Sale la pressione fiscale sui salari. A certificarlo è l'Ocse. L'anno scorso il 46,9% del salario degli italiani è stato assorbito dalle imposte con un incremento dello 0,4% rispetto al 2009. Vuol dire che fino alla meta del mese di giugno gli italiani lavorano per pagare le tasse. Poi, finalmente si può cominciare a respirare. In questa speciale classifica che misura il grado di oppressione tributaria siamo saliti al quinto posto scavalcando l'Ungheria. Davanti restano il Belgio, la Francia, la Germania e l'Austria. Le distanze, però, si stanno accorciando. Una rincorsa di cui certamente non c'è da andare orgogliosi. 

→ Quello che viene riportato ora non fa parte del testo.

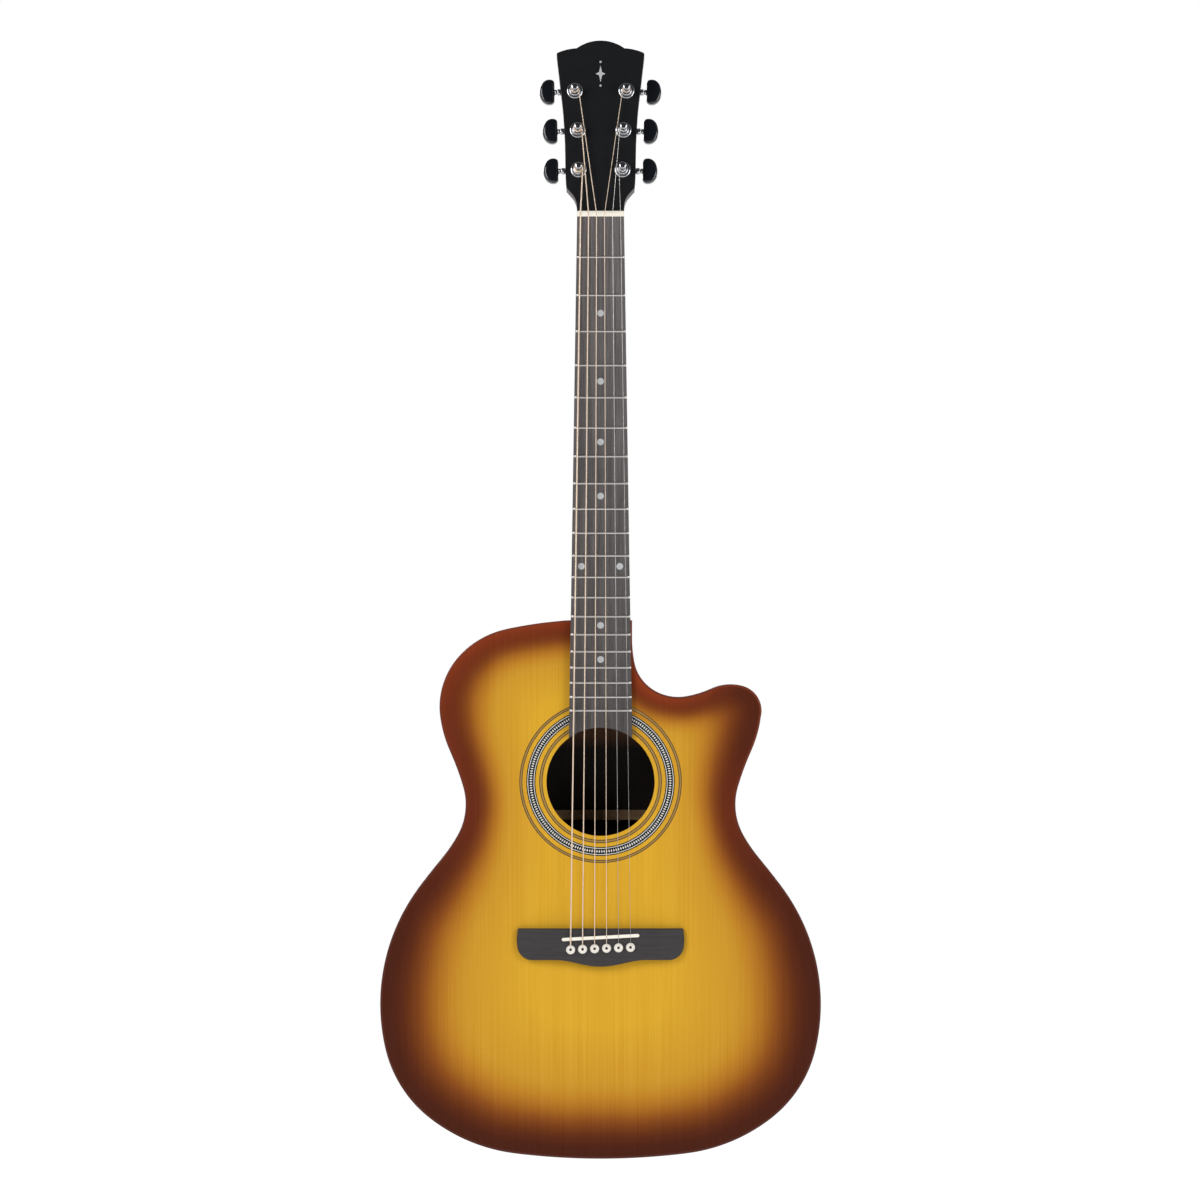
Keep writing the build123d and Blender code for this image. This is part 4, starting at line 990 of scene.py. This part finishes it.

I dati confermano, casomai fosse ancora necessario l'urgenza di una riforma fiscale che finalmente restituisca potere d'acquisto al lavoro. La ragione della lentezza con cui l'Italia sta uscendo dalla recessione è tutta qui. Ieri il Fondo Monetario lamentava lo scarso dinamismo dell'economia italiana. Ma è come lamentarsi di un atleta che perde la gara dovendosi portare sulle spalle uno zaino di zavorra. A trainare lo sviluppo sono le esportazioni. Il mercato interno resta stagnante. Né potrebbe essere altrimenti visto che il peso del cuneo fiscale impedisce alla domanda interna di tornare brillante.
È chiaro che, in queste condizioni qualunque stimolo alla ripresa è destinato a cadere nel vuoto. Gli aumenti salariali vengono mangiati per metà dal fisco e le imprese non hanno nessuna spinta ad accrescere l'occupazione. Certo non è una situazione che nasce oggi. L'enorme debito che lo Stato ha accumulato negli anni impone una politica fiscale molto rigorosa. Ieri sempre il Fondo Monetario ha riconosciuto la severità del ministro Tremonti che ha tenuto molto stretti i cordoni della borsa. Una condizione che ha permesso all'Italia di superare meglio degli altri Paesi la tempesta. Un risultato che è stato ottenuto, però, giocando più sul lato delle entrate che non sul taglio delle spese e sulla bonifica degli sprechi. Il centrodestra, quindici anni fa promise una riforma fiscale radicale. Ancora oggi il ministro Tremonti batte su questo tasto. Speriamo, prima della fine della legislatura di vedere qualcosa di concreto.